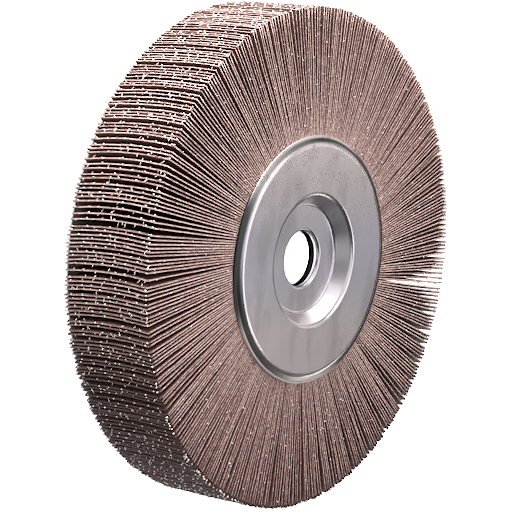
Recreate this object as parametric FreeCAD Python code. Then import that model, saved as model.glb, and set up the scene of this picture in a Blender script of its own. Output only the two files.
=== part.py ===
import FreeCAD, Part

import math
import os
import random

# Flap wheel. Sheets of abrasive cloth stand radially round a cast resin core, between two
# pressed steel flanges that a tube keeps apart. All sizes are in millimetres.
# The wheel's axis is Z, with the origin in the wheel's middle. It lies flat on its rear flange,
# which is the same pressing as the front one, turned over.

# Whole wheel
wheel_diameter = 200.0
wheel_width = 40.0
bore_diameter = 22.23

# Flaps
flap_thickness = 0.68
flap_root_radius = 44.2
flap_clearance = 0.075
bond_line = 0.3
pack_count = 45

# Each flap is curled a little across its width, in flat panels, and its front edge trails its
# rear edge.
panel_count = 3
curl = 1.2
trail = 1.0

# Lean of the flaps from the radius, in degrees: a mean, and two slow waves round the wheel
mean_lean = 6.5
once_round_lean = 1.8
once_round_peak = 310.0
wave_lean = 1.6
wave_count = 4
wave_peak = 14.0

# The free space between the tips is shared out unevenly, within runs of neighbouring flaps.
least_run_count = 5
most_run_count = 12
uneven_share = 2.8
tip_wear = 0.5
shuffle_seed = 13178

# Pressed flanges
sheet = 1.0
annulus_past_roots = 2.0
shoulder_step = 1.2
shoulder_wall_run = 2.4
shoulder_bend = 4.0
lip_width = 1.1
lip_rounding = 0.5
cone_top_radius = 26.3
cone_top_bend = 2.5
floor_radius = 21.8
recess_depth = 6.1
collar_depth = 2.2
tight_bend = 0.3
groove_bend = 0.6
floor_bend = 1.4

# Inner pieces
core_cone_clearance = 3.6
collar_clearance = 0.1
tube_wall = 1.6
counterbore_depth = 3.9

wheel_radius = wheel_diameter / 2
bore_radius = bore_diameter / 2
flap_face = wheel_width / 2
lip_top = flap_face + sheet
annulus_top = lip_top + shoulder_step
annulus_underside = annulus_top - sheet
floor_top = annulus_top - recess_depth
floor_underside = floor_top - sheet
core_radius = flap_root_radius - bond_line
shoulder_radius = flap_root_radius + annulus_past_roots
lip_foot = shoulder_radius + shoulder_wall_run
lip_radius = lip_foot + lip_width


def corner_turn(before, corner, after):
    """The unit directions into and out of a corner, as (r, z) pairs."""
    arriving = math.hypot(corner[0] - before[0], corner[1] - before[1])
    leaving = math.hypot(after[0] - corner[0], after[1] - corner[1])
    way_in = ((corner[0] - before[0]) / arriving, (corner[1] - before[1]) / arriving)
    way_out = ((after[0] - corner[0]) / leaving, (after[1] - corner[1]) / leaving)
    return way_in, way_out


def sheet_underside(path):
    """The inner corners of a bent sheet's other side, a sheet thickness to the path's right."""
    corners = []
    for before, corner, after in zip(path, path[1:], path[2:]):
        way_in, way_out = corner_turn(before, corner, after)
        shift_r = way_in[1] + way_out[1]
        shift_z = -way_in[0] - way_out[0]
        scale = sheet / (1 + way_in[0] * way_out[0] + way_in[1] * way_out[1])
        left_turn = way_in[0] * way_out[1] - way_in[1] * way_out[0] > 0
        bend = corner[2] + sheet if left_turn else corner[2] - sheet
        corners.append((corner[0] + shift_r * scale, corner[1] + shift_z * scale, bend))
    return corners


def rounded_profile(corners):
    """A closed face in the XZ plane from (r, z, rounding radius) corners."""
    edges = []
    spot = [FreeCAD.Vector(r, 0, z) for r, z, bend in corners]
    starts = []
    ends = []
    for number, (r, z, bend) in enumerate(corners):
        before = spot[number - 1] - spot[number]
        after = spot[(number + 1) % len(spot)] - spot[number]
        before.normalize()
        after.normalize()
        half_angle = before.getAngle(after) / 2
        setback = bend / math.tan(half_angle)
        starts.append(spot[number] + before * setback)
        ends.append(spot[number] + after * setback)
        if bend > 0:
            inward = before + after
            inward.normalize()
            middle = spot[number] + inward * (bend / math.sin(half_angle) - bend)
            edges.append(Part.Arc(starts[-1], middle, ends[-1]).toShape())
    for number, end in enumerate(ends):
        edges.append(Part.LineSegment(end, starts[(number + 1) % len(starts)]).toShape())
    return Part.Face(Part.Wire(Part.__sortEdges__(edges)))


def turned(corners):
    """The solid that a profile sweeps round the wheel's axis."""
    return rounded_profile(corners).revolve(FreeCAD.Vector(0, 0, 0), FreeCAD.Vector(0, 0, 1), 360)


def make_flange():
    """A dished disc: a lip on the flaps, a raised annulus, a cone, a clamping floor and a collar."""
    outside = [
        (bore_radius, floor_top - collar_depth, 0.0),
        (bore_radius, floor_top, sheet + tight_bend),
        (floor_radius, floor_top, floor_bend),
        (cone_top_radius, annulus_top, cone_top_bend),
        (shoulder_radius, annulus_top, shoulder_bend),
        (lip_foot, lip_top, groove_bend),
        (lip_radius, lip_top, lip_rounding),
    ]
    collar_end = (bore_radius + sheet, floor_top - collar_depth, 0.0)
    lip_edge = (lip_radius, flap_face, 0.0)
    underside = sheet_underside(outside)
    return turned(outside + [lip_edge] + underside[::-1] + [collar_end])


def make_tube():
    """A tube that fits the arbor in its middle, counterbored at both ends for the collars."""
    wide = bore_radius + sheet + tight_bend + collar_clearance
    step = floor_underside - counterbore_depth
    ends = [
        (wide + tube_wall, floor_underside, 0.0),
        (wide, floor_underside, 0.0),
        (wide, step, 0.0),
        (bore_radius, step, 0.0),
    ]
    return turned(ends + [(radius, -height, bend) for radius, height, bend in ends[::-1]])


def make_core():
    """A plain ring round the cones, between the flaps' roots and both annuli."""
    inner = cone_top_radius + core_cone_clearance
    ends = [(core_radius, annulus_underside, 0.0), (inner, annulus_underside, 0.0)]
    return turned(ends + [(radius, -height, bend) for radius, height, bend in ends[::-1]])


def base_lean(angle):
    """How far a flap at this angle round the wheel leans from the radius, in degrees."""
    slow = once_round_lean * math.cos(math.radians(angle - once_round_peak))
    wave = wave_lean * math.cos(math.radians(wave_count * (angle - wave_peak)))
    return mean_lean + slow + wave


def curl_offset(share):
    """A flap's offset round the wheel at a share of its width, from the rear edge to the front."""
    return curl * (2 / 3 - 4 * share * (1 - share)) - trail * (share - 0.5)


def count_flaps():
    """As many flaps as the roots have room for, with their lean and curl."""
    steepest = math.radians(mean_lean + once_round_lean + wave_lean)
    slope = math.atan2(abs(curl_offset(1 / panel_count) - curl_offset(0)), wheel_width / panel_count)
    room = 2 * math.pi * flap_root_radius * math.cos(steepest) * math.cos(slope)
    return int(room / (flap_thickness + flap_clearance))


def tip_offsets(flap_count, shuffle):
    """How far each flap's tip stands round the wheel from where an even spacing puts it."""
    tip_room = 2 * math.pi * wheel_radius / flap_count - flap_thickness - flap_clearance
    offsets = []
    while len(offsets) < flap_count:
        run = min(shuffle.randint(least_run_count, most_run_count), flap_count - len(offsets))
        weights = [1 + uneven_share * shuffle.random() ** 3 for _ in range(run)]
        offset = 0
        for weight in weights:
            offset += tip_room * (weight * run / sum(weights) - 1)
            offsets.append(offset)
    return offsets


def make_flap(root_angle, tip_offset, wear):
    """One sheet, as its curled section extruded outwards from its root."""
    length_at_lean = wheel_radius - flap_root_radius
    lean = math.radians(base_lean(root_angle)) + math.atan2(tip_offset, length_at_lean)
    root = math.radians(root_angle)
    outward = FreeCAD.Vector(math.cos(root + lean), math.sin(root + lean), 0)
    across = FreeCAD.Vector(-outward.y, outward.x, 0)
    foot = FreeCAD.Vector(flap_root_radius * math.cos(root), flap_root_radius * math.sin(root), 0)
    sideways = flap_root_radius * math.sin(lean)
    reach = wheel_radius - wear
    length = math.sqrt(reach**2 - sideways**2) - flap_root_radius * math.cos(lean)
    near_side = []
    far_side = []
    for line in range(panel_count + 1):
        share = line / panel_count
        middle = foot + across * curl_offset(share)
        middle.z = wheel_width * (share - 0.5)
        near_side.append(middle - across * (flap_thickness / 2))
        far_side.append(middle + across * (flap_thickness / 2))
    outline = near_side + far_side[::-1]
    return Part.Face(Part.makePolygon(outline + outline[:1])).extrude(outward * length)


def make_flaps():
    """All flaps in order round the wheel."""
    shuffle = random.Random(shuffle_seed)
    flap_count = count_flaps()
    offsets = tip_offsets(flap_count, shuffle)
    pitch = 360 / flap_count
    return [
        make_flap(number * pitch, offset, shuffle.uniform(0, tip_wear))
        for number, offset in enumerate(offsets)
    ]


def save(node, shape):
    shape.exportStep(f"parts/{node}.step")
    print(node, len(shape.Solids), "solids, volume", round(shape.Volume, 2))


os.makedirs("parts", exist_ok=True)

front_flange = make_flange()
rear_flange = front_flange.copy()
rear_flange.rotate(FreeCAD.Vector(0, 0, 0), FreeCAD.Vector(1, 0, 0), 180)
save("front_flange", front_flange)
save("rear_flange", rear_flange)

save("spacer_tube", make_tube())
save("resin_core", make_core())

flaps = make_flaps()
print("flaps", len(flaps))
for pack in range(pack_count):
    first = pack * len(flaps) // pack_count
    last = (pack + 1) * len(flaps) // pack_count
    save(f"flap_pack_{pack + 1:02d}", Part.makeCompound(flaps[first:last]))
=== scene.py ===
"""The looks of an abrasive flap wheel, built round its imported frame.

Every flap pack of the frame is replaced by sheets of coated cloth with a fine mesh, made from the
frame's own corners. The flanges, the tube and the core keep their frame shapes and get a finish.
"""

import math
import random
from typing import NamedTuple

import bmesh
import bpy
import numpy as np
from bpy.props import FloatProperty, FloatVectorProperty, IntProperty, PointerProperty
from mathutils import Matrix, Vector


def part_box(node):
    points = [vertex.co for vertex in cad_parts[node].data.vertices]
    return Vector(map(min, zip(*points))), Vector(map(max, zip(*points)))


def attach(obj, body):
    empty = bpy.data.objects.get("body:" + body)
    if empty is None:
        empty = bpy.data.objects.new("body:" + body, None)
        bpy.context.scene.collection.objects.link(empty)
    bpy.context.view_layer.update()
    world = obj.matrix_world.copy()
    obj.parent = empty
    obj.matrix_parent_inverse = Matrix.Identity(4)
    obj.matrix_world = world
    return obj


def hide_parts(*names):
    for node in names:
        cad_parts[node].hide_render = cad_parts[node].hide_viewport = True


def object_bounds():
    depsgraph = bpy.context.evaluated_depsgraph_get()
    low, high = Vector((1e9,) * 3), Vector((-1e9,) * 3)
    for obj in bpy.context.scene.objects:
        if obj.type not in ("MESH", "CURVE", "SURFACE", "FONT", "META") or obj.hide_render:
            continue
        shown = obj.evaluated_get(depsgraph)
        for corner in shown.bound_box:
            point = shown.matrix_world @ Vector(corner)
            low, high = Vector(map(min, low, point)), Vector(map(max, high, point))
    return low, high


bl_info = {
    "name": "Flap Wheel",
    "version": (1, 0, 0),
    "blender": (4, 5, 0),
    "location": "View3D > Sidebar > Flap Wheel",
    "description": "Dresses a flap wheel's frame with coated cloth and steel, and lights it",
    "category": "Object",
}

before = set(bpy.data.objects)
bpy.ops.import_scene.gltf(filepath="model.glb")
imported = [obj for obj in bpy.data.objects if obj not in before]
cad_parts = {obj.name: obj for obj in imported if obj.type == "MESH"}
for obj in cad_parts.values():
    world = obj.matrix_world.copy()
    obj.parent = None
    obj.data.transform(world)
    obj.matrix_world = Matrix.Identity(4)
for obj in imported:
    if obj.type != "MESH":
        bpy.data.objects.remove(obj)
CAD_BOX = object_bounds()
PACKS = sorted(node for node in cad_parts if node.startswith("flap_pack"))
LIP_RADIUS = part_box("front_flange")[1].x
FLAP_FACE = max(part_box(pack)[1].z for pack in PACKS)
BORE_RADIUS = 0.011115
FLOOR_RADIUS = 0.0218
CONE_TOP_RADIUS = 0.0263
SHOULDER_RADIUS = 0.0462
LIP_FOOT_RADIUS = 0.0486
MM = 0.001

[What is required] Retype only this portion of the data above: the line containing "flaps = make_flaps()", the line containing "points = [vertex.co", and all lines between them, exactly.

[The output]
flaps = make_flaps()
print("flaps", len(flaps))
for pack in range(pack_count):
    first = pack * len(flaps) // pack_count
    last = (pack + 1) * len(flaps) // pack_count
    save(f"flap_pack_{pack + 1:02d}", Part.makeCompound(flaps[first:last]))
=== scene.py ===
"""The looks of an abrasive flap wheel, built round its imported frame.

Every flap pack of the frame is replaced by sheets of coated cloth with a fine mesh, made from the
frame's own corners. The flanges, the tube and the core keep their frame shapes and get a finish.
"""

import math
import random
from typing import NamedTuple

import bmesh
import bpy
import numpy as np
from bpy.props import FloatProperty, FloatVectorProperty, IntProperty, PointerProperty
from mathutils import Matrix, Vector


def part_box(node):
    points = [vertex.co for vertex in cad_parts[node].data.vertices]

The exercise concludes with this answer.